We feel increasingly impressed, dear friend, with a sense of the urgent need of testing everything by the Word of God and of rejecting whatever cannot stand the test. It is not only deeply sorrowful, but most solemn to mark the way in which the authority of Christ as laid down in His precious Word is virtually set aside by those who profess to be His people and His servants. It never seems to occur to people that they are really responsible before God to judge by the light of His Word, the various things in which they are engaged. Hence they go on from week to week and year to year with a whole host of things having not a shadow of foundation in Holy Scripture. How appalling to think of the end of all this! It will not be with a scourge of small cords that all these things will be driven out of the temple! May God the Holy Spirit arouse by His mighty ministry, the whole Church to a more profound sense of the supreme authority and all-sufficiency of the Holy Scriptures!

May all the Lord's dear people be kept from the spirit of the age! We want to cultivate a truly humble contrite spirit, a spirit of lowly obedience, a spirit which shall lead us to bow down with unreserved submission to the authority of Holy Scripture. “It is written” is a sentence of commanding power. It is a sentence uttered by our blessed Lord and Master at the opening of His public career and referred to again and again in the course of His marvelous ministry. It was reiterated with solemn emphasis to His disciples as He was about to pass into the heavens. May this weighty sentence be engraved on the tablets of our hearts!

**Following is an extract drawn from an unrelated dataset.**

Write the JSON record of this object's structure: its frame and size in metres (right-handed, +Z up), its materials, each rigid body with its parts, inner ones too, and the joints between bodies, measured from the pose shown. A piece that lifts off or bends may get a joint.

If we were asked to state what we consider to be the one grand need of the day in which our lot is cast, we would say without hesitation, we want to give the Word of God its true place as the basis of our individual peace and the sole and all-sufficient authority for our individual path. Let us unite, beloved friend, in earnest prayer to our God that He will give us grace so to do, to the praise of His holy name.